SEMI’s updated forecast: 2010 stronger, 2011 weaker, 2012 mixed

December 7, 2010 – As 2010 shapes up to be a record year for semiconductor equipment capex, so the following two years will be a fall back to Earth with low single-digit overall growth — though the group’s numbers indicate some clear market winners and losers.

In its semiannual market forecast, SEMI now sees an eye-popping 136% record surge in 2010 (following a -46% decline in 2009), up from a projected 104% in its July forecast issued at SEMICON West. But where SEMI once saw 9% growth in 2011 equipment sales, now it sees less than half that (4%), and only another 4% in 2012. SEMI president/CEO Stanley T. Myers in a statement expressed cautious optimism about the industry’s growth prospects, despite the pervasiveness of chips in everyday products.

2010 surging

Biggest increases in 2010 expectations since July are in the backend sector: both test and assembly/packaging are seen with about $600M more spending vs. the July update, about 22% more in terms of dollars; both segments are now at 155% growth (vs. 108%-109% in the July forecast). Wafer processing, still the overwhelming majority of spending, will see the biggest boost in terms of dollars ($3.65B), about 15% more than expected. Total chip tool spending is seen at $37.54B (vs. $32.5B in July), which is right around the same as 2004 levels, SEMI noted.

(Just a reminder, for perspective: backend spending is seen as a leading indicator of market cyclicality; generally speaking test/assembly/packaging are the first to go up when the market’s in an upturn.)
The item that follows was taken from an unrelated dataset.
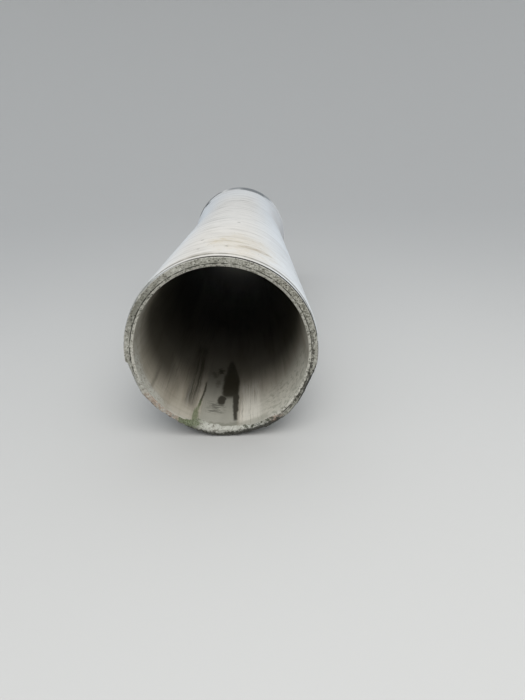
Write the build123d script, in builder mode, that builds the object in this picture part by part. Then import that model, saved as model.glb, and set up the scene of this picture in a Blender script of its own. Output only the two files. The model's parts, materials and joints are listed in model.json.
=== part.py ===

All regions are seeing higher growth than earlier predicted; five of the seven regions are seen doubling their spending in 2010 (and a sixth, Japan, will be at 98% growth). Most generous updates go to China (from 138% to 248% growth), with three other regions adding about 40 percentage points to their growth rates (Korea 188% -> 231%, ROW 109% -> 151%, Europe 98% -> 141%). Strictly in terms of dollars, Taiwan is still on top with just shy of $10B in spending, about 16% higher than No.2 South Korea (it was a 13% difference in the July outlook) and 88% more than North America (a 108% gap in July). SEMI tacked on over $1B in 2010 spending each for Korea and China, and at least three-quarters of a billion dollars for Taiwan and North America.

2011-2012 stalling

As usually happens, though, the higher numbers for 2010 come at the expense of the next year. SEMI now sees just 4% semiconductor sales growth in 2011, instead of the 9% it predicted back in July. Biggest hits come in the backend: test -5% (vs. 7% in the July forecast) and assembly/packaging (-17% vs. -5%), collectively losing $340M in sales next year.

Two regions, North America ($6B, 13% vs. 8%) and Europe ($2.9B, 25% vs. 9%), have more positive visibility into 2010 spending than six months ago. But Taiwan ($9.0B, -10% vs. 1%) and Korea ($8.28B, -4% vs. 8%) are actually seen spending less than in 2010, and other regions had their outlooks decreased (Japan $4.9B, 11% vs. 15%; RPW $4.08B, 13% vs. 26%; China $3.77B, 15% vs. 18%).

Mixed bag for 2012

Looking out to 2012, chip spending trends diverge significantly by SEMI’s calculations. Total chip tool spending will be flat at 4%, but spending on wafer processing tools will drop to just 2% growth to $30.8B. Meanwhile, though, backend will recover: 9% for test to $4.08B, and 11% for assembly/packaging to $3.31. And the "other" category will see the best growth of all:13% to $2.3B.

The major chip purchasing regions will be in the low single-digit growth (Taiwan 2% to $9.17B, Korea 5% to $8.72B, Japan 1% to $4.94B), while North America will decrease -3% to $5.81B. ROW, China, and Europe will crack (barely) double-digit growth at 10%-11%.

Two interesting points: ROW spent about $800M less than Japan in 2009 and 2010, but that gap will narrow to just $420M by 2012. And together China and ROW made up about 15% of global chip spending in 2009; next year they’ll move up to 20% — a collective increase of nearly $5.5B spending.